MRC Chairman on NBC's Today
today. Attention early-risers (or late-nighters in Australia where I
understand from a recent reader comment that Today airs at midnight):
Wednesday morning, January 28, MRC Chairman L. Brent Bozell will appear on
the Today show during the first half hour. He'll discuss Matt Lauer's
Tuesday interview with Hillary Clinton as well as media coverage of the
scandal. The interview will probably be re-played during the day on MSNBC.
Right wing conspiracy
day on the networks. In the morning Hillary Clinton announced her
theory of how an organized conservative conspiracy is out to destroy her
husband, but was not challenged by Today interviewer Matt Lauer. In the
evening,
all the networks ran stories recounting her
charge. ABC relayed it, CBS amplified it, and NBC actually compared it to
reality.
A promo run on MSNBC and NBC Nightly News
on Tuesday teased: "Who are these right-wing conspirators the First
Lady spoke of? And are they really out to get the President? On the Big
Show with Keith Olbermannn tonight on MSNBC."
-- On Tuesday's Today Hillary Clinton
told Lauer: "The great story here for anybody willing to find and
write about it and explain it is this vast right-wing conspiracy against
my husband since the day he announced for President."
Instead of challenging her ludicrous claim,
by asking exactly how am intern recommended by a big Democratic donor or
Attorney General Janet Reno, who didn't hesitate to approve Starr's
probe of the intern matter, fit into this "vast right-wing
conspiracy," Lauer replied: "Has your husband, though, through
some of his actions possibly made it easier for those people to attack
him?" Not a bad question, but in this context it assumes "those
people" are responsible for his current plight.
-- CNN's Inside Politics brought on Wall
Street Journal editorial writer John Fund to react to Hillary Clinton's
claim. Co-anchor Judy Woodruff pressed Fund, relaying the most-often cited
allegation made by Clintonistas: "Well, let me ask you about the
point she makes, and this has been -- I mean everyone has acknowledged
this, that Ken Starr, the independent counsel was appointed by, she says,
the same three-judge panel that was itself headed by someone who was
chosen by conservative North Carolina Senator Jesse Helms and Lauch
Faircloth."
Fund countered by adding a bit of
information left out of network stories: "Well, there's only one
problem: Judge Sentelle. The judge she refers to was named in 1985 when
Senator Faircloth was not even in the Senate. He was a private citizen.
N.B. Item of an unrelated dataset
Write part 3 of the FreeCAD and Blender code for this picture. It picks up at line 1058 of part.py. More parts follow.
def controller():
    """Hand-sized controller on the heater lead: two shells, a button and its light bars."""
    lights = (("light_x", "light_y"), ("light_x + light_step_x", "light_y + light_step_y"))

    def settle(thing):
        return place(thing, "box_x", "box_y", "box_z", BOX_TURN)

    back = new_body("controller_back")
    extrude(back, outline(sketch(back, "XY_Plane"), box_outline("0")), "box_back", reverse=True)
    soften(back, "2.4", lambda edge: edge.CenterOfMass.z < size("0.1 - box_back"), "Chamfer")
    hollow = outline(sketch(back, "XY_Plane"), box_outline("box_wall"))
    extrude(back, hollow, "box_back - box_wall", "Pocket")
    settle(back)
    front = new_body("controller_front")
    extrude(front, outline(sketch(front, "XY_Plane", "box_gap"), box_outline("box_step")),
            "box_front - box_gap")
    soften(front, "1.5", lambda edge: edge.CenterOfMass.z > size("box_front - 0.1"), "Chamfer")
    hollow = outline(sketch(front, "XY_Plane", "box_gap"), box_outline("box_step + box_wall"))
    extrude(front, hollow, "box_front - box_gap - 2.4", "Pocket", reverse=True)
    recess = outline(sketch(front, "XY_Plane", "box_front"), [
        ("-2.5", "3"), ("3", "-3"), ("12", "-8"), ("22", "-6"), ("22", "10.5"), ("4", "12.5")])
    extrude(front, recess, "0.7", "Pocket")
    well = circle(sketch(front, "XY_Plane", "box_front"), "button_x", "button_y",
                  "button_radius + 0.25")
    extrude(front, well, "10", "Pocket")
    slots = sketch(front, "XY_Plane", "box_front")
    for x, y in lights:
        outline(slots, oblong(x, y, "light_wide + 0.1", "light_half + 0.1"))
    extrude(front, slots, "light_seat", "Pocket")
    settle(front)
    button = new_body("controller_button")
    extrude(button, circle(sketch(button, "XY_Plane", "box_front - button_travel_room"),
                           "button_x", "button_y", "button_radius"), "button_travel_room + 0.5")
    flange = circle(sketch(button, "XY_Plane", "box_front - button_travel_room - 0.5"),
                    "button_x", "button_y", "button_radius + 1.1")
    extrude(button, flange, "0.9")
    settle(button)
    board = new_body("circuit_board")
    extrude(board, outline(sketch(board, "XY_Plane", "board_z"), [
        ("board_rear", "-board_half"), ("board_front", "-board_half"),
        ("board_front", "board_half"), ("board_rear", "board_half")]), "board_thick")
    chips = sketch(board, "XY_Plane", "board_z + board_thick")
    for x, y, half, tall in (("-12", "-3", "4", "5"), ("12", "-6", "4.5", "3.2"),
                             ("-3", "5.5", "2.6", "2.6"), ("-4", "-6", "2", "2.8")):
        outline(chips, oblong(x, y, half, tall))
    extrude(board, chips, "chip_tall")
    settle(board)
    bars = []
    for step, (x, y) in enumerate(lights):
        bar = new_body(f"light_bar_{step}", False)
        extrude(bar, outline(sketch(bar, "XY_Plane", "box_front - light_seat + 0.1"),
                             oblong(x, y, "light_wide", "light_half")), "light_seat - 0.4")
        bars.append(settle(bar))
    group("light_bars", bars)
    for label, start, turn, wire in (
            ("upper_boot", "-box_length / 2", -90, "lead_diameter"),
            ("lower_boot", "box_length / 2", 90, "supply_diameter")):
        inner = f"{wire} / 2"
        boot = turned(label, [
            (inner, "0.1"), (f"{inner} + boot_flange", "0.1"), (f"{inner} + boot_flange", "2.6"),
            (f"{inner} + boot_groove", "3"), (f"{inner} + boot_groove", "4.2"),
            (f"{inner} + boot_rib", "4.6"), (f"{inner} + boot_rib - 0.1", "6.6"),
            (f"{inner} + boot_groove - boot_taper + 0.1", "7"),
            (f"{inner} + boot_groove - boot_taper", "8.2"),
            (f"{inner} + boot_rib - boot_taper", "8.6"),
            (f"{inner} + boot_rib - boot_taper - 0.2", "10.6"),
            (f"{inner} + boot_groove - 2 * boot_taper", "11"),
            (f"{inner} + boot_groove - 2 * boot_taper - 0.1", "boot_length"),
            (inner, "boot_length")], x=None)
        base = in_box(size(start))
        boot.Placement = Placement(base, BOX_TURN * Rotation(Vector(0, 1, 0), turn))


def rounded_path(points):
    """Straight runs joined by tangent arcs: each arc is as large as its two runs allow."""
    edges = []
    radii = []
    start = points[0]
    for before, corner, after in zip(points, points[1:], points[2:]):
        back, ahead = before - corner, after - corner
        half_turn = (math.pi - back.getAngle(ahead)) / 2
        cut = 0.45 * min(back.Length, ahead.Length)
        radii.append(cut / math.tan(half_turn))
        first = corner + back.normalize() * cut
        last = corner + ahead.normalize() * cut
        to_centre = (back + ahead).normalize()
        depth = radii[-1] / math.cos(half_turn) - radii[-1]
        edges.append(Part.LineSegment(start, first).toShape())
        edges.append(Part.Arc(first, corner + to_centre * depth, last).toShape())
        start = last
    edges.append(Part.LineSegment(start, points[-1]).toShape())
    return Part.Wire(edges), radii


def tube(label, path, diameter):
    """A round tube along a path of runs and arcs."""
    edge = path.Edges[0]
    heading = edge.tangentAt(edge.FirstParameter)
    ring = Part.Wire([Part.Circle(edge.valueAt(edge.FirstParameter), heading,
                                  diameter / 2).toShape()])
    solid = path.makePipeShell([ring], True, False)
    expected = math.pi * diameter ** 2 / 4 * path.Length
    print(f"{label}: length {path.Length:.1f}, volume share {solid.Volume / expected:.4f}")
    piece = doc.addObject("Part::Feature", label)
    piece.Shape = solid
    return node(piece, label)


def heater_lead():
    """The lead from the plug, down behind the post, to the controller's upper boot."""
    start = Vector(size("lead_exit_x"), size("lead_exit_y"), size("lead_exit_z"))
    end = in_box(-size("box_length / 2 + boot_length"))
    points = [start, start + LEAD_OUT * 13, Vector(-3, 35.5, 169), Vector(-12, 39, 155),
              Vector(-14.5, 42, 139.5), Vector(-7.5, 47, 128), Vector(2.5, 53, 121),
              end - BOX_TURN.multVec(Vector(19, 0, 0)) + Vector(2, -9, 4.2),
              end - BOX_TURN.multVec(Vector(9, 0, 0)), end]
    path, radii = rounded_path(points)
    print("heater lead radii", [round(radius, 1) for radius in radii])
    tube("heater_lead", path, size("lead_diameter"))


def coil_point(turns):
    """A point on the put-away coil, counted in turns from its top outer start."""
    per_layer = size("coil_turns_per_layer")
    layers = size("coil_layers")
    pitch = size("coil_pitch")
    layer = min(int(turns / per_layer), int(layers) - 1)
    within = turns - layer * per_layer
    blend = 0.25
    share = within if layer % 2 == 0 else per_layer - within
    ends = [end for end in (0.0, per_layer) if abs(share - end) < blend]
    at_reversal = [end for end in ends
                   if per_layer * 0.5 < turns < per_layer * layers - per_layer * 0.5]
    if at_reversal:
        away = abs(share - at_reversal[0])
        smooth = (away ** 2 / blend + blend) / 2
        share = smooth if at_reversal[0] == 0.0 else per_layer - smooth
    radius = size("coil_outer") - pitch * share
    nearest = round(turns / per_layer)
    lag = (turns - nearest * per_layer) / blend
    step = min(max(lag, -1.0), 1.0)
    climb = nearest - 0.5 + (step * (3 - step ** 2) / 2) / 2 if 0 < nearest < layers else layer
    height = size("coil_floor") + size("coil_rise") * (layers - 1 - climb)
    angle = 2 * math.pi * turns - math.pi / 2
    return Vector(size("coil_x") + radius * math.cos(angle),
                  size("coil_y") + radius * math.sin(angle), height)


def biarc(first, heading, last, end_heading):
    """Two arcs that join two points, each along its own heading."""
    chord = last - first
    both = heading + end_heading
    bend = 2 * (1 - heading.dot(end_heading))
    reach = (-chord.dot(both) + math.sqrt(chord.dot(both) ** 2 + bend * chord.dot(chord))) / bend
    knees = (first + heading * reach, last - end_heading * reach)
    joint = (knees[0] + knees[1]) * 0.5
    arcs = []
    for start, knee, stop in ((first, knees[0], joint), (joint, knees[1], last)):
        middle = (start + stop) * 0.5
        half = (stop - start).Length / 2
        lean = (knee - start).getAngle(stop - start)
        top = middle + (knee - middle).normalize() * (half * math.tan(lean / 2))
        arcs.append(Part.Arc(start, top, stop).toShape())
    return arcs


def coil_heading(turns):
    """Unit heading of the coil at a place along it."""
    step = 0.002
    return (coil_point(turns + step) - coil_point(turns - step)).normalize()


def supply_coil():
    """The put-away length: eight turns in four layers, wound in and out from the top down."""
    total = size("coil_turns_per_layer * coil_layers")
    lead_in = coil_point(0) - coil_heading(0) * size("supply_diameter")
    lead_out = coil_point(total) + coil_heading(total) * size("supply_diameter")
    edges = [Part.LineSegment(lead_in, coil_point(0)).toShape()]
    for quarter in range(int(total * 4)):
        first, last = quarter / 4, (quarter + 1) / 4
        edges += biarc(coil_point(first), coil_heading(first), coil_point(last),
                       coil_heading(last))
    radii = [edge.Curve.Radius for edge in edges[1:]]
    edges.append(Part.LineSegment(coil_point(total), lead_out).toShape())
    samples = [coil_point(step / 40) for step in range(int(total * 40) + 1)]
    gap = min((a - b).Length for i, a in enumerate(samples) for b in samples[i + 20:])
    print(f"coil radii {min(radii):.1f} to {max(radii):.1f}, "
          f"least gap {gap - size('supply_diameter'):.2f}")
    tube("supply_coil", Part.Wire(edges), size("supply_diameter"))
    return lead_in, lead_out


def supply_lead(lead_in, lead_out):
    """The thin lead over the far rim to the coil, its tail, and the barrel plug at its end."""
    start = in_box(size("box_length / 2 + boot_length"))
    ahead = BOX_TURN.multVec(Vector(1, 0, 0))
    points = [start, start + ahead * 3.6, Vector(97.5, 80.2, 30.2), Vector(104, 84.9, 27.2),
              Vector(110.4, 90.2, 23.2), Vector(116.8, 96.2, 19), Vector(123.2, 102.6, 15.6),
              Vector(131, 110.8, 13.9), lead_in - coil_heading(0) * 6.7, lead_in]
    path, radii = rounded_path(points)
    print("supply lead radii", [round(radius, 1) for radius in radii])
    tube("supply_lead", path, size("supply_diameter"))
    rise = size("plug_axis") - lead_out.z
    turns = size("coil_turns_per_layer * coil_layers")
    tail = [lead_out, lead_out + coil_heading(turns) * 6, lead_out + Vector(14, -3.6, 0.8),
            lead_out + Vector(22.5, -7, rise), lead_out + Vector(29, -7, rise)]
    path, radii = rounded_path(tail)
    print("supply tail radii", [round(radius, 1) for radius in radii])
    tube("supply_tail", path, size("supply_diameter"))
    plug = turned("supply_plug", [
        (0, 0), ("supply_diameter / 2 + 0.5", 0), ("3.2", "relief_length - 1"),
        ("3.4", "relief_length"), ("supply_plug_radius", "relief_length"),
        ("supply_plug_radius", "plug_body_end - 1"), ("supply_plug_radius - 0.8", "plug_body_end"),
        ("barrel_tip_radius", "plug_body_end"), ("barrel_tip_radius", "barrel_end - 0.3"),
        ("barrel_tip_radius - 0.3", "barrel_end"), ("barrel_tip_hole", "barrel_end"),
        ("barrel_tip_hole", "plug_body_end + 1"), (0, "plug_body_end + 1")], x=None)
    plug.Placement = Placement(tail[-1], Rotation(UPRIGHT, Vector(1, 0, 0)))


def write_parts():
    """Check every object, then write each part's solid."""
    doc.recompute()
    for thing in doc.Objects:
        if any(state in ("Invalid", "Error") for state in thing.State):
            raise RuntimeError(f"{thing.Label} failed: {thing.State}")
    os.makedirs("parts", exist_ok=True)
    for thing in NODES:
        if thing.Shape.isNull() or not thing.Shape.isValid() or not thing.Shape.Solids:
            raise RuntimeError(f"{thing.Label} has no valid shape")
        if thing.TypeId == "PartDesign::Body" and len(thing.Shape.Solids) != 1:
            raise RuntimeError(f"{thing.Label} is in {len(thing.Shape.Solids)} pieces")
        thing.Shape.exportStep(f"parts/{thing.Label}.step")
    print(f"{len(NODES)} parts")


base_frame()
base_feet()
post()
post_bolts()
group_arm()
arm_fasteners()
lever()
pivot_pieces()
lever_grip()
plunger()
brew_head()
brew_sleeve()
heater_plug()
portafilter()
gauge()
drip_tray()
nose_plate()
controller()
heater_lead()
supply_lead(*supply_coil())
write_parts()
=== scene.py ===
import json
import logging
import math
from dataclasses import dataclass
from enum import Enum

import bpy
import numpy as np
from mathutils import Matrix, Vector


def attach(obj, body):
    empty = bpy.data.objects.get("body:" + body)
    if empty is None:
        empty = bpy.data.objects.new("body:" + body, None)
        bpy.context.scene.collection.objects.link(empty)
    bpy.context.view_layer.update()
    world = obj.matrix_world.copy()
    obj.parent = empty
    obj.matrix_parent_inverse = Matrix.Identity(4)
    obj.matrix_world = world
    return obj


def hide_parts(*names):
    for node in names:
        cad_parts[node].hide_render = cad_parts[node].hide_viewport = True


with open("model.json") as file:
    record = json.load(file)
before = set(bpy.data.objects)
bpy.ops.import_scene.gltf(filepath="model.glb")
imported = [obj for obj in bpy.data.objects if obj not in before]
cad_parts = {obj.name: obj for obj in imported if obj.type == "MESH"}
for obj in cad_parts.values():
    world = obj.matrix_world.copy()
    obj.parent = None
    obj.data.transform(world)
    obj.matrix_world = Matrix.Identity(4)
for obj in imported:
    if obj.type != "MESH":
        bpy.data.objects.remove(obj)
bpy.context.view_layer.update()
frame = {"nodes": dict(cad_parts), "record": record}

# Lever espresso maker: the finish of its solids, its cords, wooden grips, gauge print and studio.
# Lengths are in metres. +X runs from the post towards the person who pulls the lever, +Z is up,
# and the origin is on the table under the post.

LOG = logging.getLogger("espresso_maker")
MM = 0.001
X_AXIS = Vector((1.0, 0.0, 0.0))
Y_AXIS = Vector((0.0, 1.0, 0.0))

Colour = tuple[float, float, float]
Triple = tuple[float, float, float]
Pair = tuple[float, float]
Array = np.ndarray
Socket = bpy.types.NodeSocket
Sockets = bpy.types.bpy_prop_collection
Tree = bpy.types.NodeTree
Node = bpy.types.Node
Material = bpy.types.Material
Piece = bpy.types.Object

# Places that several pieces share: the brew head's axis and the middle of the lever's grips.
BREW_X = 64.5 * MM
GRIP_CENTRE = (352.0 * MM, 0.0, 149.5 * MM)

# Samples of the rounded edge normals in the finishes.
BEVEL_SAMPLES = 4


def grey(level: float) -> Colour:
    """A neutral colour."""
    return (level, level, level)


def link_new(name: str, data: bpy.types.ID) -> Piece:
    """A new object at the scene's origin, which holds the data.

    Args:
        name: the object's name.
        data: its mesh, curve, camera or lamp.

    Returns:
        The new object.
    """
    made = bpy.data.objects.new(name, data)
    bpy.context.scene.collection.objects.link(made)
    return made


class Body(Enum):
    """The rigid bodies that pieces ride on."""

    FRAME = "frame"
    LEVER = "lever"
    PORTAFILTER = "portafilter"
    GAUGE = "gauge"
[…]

And she's from Yale Law School. She knows better than to say that. Also,
the three-judge panel has always acted unanimously, Judy. It
includes Judge Butzner, who is a liberal
Democrat selected by
Lyndon Johnson, who is the most liberal
President this century. He has gone along unanimously with the decisions
of the three-judge panel. So, where's this conspiracy? It involves a judge
selected by Lyndon Johnson?"
-- Neither ABC or CBS bothered to tell
their viewers Tuesday night about this bit of fact which contradicts the
conspiracy theory. On World News Tonight ABC's Michel McQueen ran down
Mrs. Clinton's charges, allowing a comment from Senator Faircloth.
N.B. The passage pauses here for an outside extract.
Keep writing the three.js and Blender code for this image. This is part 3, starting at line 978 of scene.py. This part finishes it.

McQueen recalled the White House's 300 page report on the media food
chain from right wing sources to the mainstream media.
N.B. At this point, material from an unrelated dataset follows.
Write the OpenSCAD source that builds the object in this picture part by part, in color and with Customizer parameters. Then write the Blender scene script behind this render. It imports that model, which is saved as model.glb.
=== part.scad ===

McQueen aired a clip of Insight magazine
editor Paul Rodriguez calling White House complaints about coverage
business as usual since "it's just the way Washington works."
But McQueen concluded her story by
countering Rodriguez and thus treating Hillary Clinton's theory as
reasonable:
"But it's not that simple. There are
unusually close relationships among the players. For example, the
conservative Rutherford Institute is funding the Paula Jones case against
the President. And that case is increasingly intertwined with the Starr
investigation. Clearly, the White House is hoping that those connections
raise more doubts in the public's mind than the allegations about the
President's behavior do."
ABC is certainly helping implement that
plan.
-- By listing how Starr is tainted by
conservative politics, CBS also portrayed the First Lady's allegation as
reasonable and credible. On the January 27 CBS Evening News Dan Rather
observed that Hillary Clinton "believes there is and has been for a
long time a wide and deep political conspiracy to get the President and
that Ken Starr is the point man for that."
Reporter Phil Jones began: "Hillary
Clinton linked Starr to a conspiracy that has even suggested the President
was involved in the murder of a former campaign worker."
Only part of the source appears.